Tatin Filling (make whilst pastry chilling)

  1. Preheat oven to  200 degrees (180 fan assisted)
  2. Peel, half and core the pears and allow to dry in room air. It doesn’t matter if they go brown as they are being caramelised. Cut each half into 3.
  3. Heat the sugar gently over a low heat in the tatin pan until it turns golden, swirling to melt but do not stir.
  4. When the caramel is golden, turn up the heat and add the butter and vinegar. This will bubble for 1 minute releasing vinegar fumes, then remove from the heat.

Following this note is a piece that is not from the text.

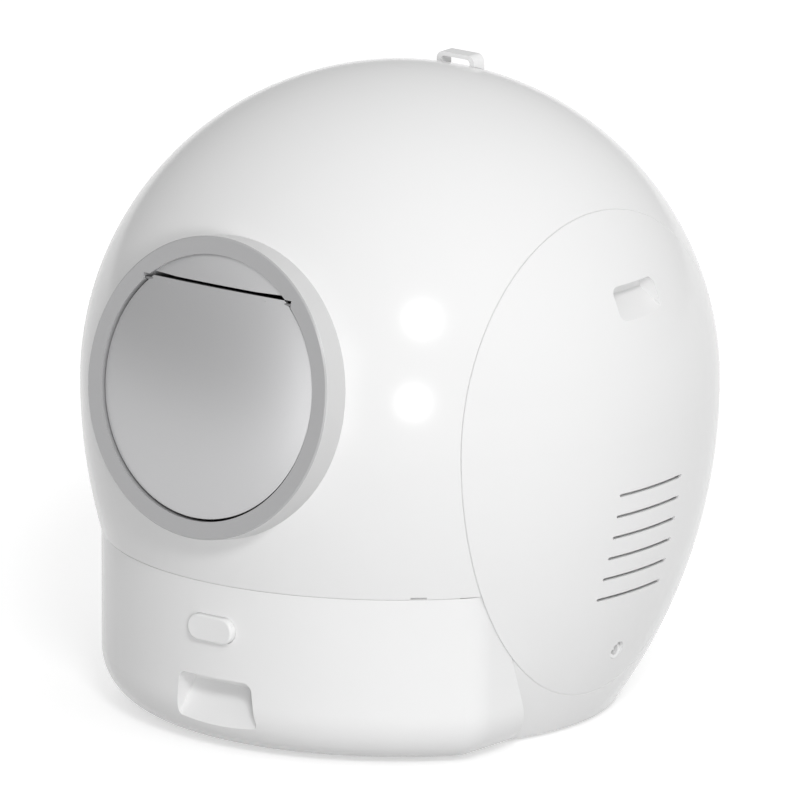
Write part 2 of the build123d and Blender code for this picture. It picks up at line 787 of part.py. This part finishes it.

  5. Arrange the pear slices in a fan with the narrow ends of the pear slices at the centre of the pan and the larger ends at the edges of the pan and sprinkle the walnuts and thyme on the caramel. Crumble the cheese over.
  6. Roll out the pastry on a lightly floured surface to be larger than the tatin pan. Roll in a square shape not a circle to keep the layers of the puff pastry. Use the parchment circle template to cut a circle of pastry slightly larger then the diameter of the pan.
  7. Lift the pastry over the filling using a rolling pin, tuck the sides down and make 2 knife pricks in the pastry to let the steam out. Bake for 30 minutes until the pastry is golden and puffed up. Put some water in the bottom of the oven as the tart goes in to make steam and encourage the layers to rise.
  8. Remove the tatin from the oven and rest for 10 minutes. Using oven gloves hold the serving plate over the tatin dish and invert.
  9. Remove the pan and decorate  with sprigs of thyme.